I finished my drink, pushed it away from me and pushed myself away from the bar and skipped down to the street again. I displayed my status as a local by walking with a purpose toward Lovejoy’s: I know where I’m going if the rest of you damn idiot out-of-towners would just get out of my way and let me get there, said my feet and countenance.

At Lovejoy’s, the bar door was blocked by a large, rockabilly out-of-towner who’d forgotten his ID and couldn’t believe the doorperson wouldn’t allow him inside without it. The woman checking IDs glanced at me and I rolled my eyes at the guy for her benefit. Finally, I made it inside and sat down at the bar. James was working and gave me my gin and tonic. I glanced around and noticed that Sarah (girlfriend of Joe who works at Ruta Maya) and Victoria (a Ruta Maya barista) were sitting at a table with some skater SXSWers. I went over. Victoria hugged me and told me that we should be better friends and that I’m her favorite Ruta Mayan. She was very drunk, I think. Sarah was aloof, as usual. This dialectic of opposites attracted me: On one side I was praised and loved, on the other I was mainly ignored. I pulled up a chair.

The skater rats were from New York. Brooklyn and Manhattan, they said. One of them had an attractive girl on his lap. It turned out to be his sister. Apparently Southerners aren’t the only weirdos. They quickly all got up to leave (Victoria and Sarah with them). Sarah didn’t say anything to me as they left; Victoria hugged me and kissed me on the cheek repeating that we should be better friends.
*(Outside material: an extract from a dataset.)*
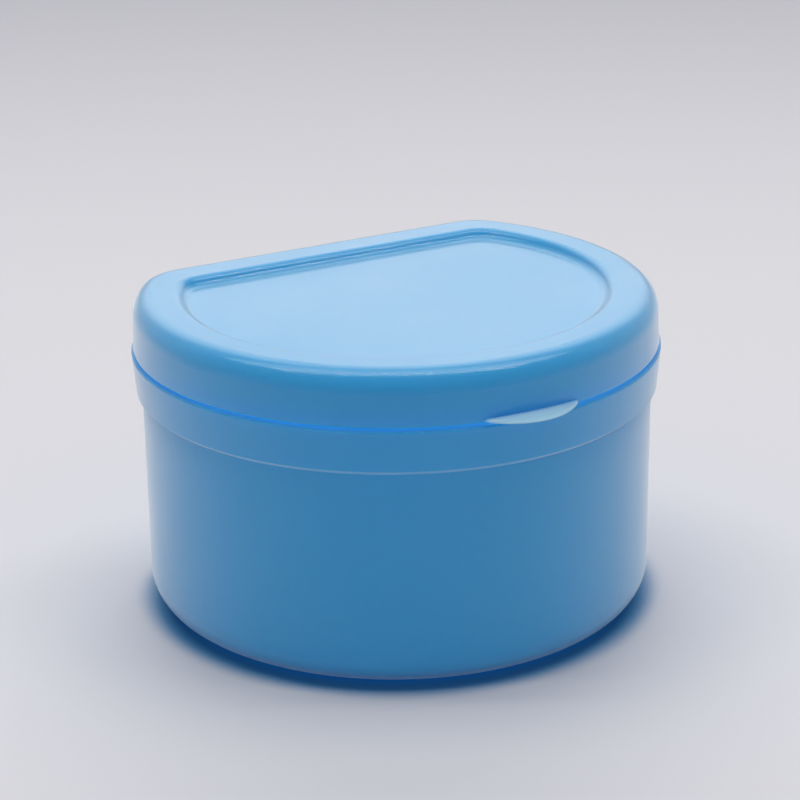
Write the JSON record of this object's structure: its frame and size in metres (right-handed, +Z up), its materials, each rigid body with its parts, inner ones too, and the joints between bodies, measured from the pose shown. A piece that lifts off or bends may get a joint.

A guy and girl asked if they could sit at my table. I obliged. The girl struck up a conversation with me and it turned out she’s a grad. creative writing student at Southwest Texas State. I named people in the program I knew or had heard the names of before or had seen at parties and a quick bond was built of mutual knowledge and mutual disgust with Tim [O’Brian]. Her name was Melissa and her husband was Josh. We talked for quite a while. They had wristbands and were showing their parents SXSW. “Showing the Baby Boomers South by Southwest,” as Melissa put it. Where were they? Asleep. “SXSW before ten o’clock,” she said.

It was the most interesting and engaging conversation of the night. They related to me how they’d met Liz Phair while she was hailing a cab and I shared with them the information that a guy at the bar had given me that Chan Marshall was staying at the Radisson at which he worked. They took my number, gave me their own and said they’d give me a call.

After they left, I returned to the bar and talked to another girl. We assured each other that we were locals and traded cynical comments. No amount of liquor could make her attractive and her compensatory trendy glasses didn’t help. After last call, we both headed to the restroom. I headed straight back to my car after emptying my bladder.

The night was a wash in talking to SXSWers, really, but I did meet some good locals. I’m back in the trenches tonight to figure out this whole thing.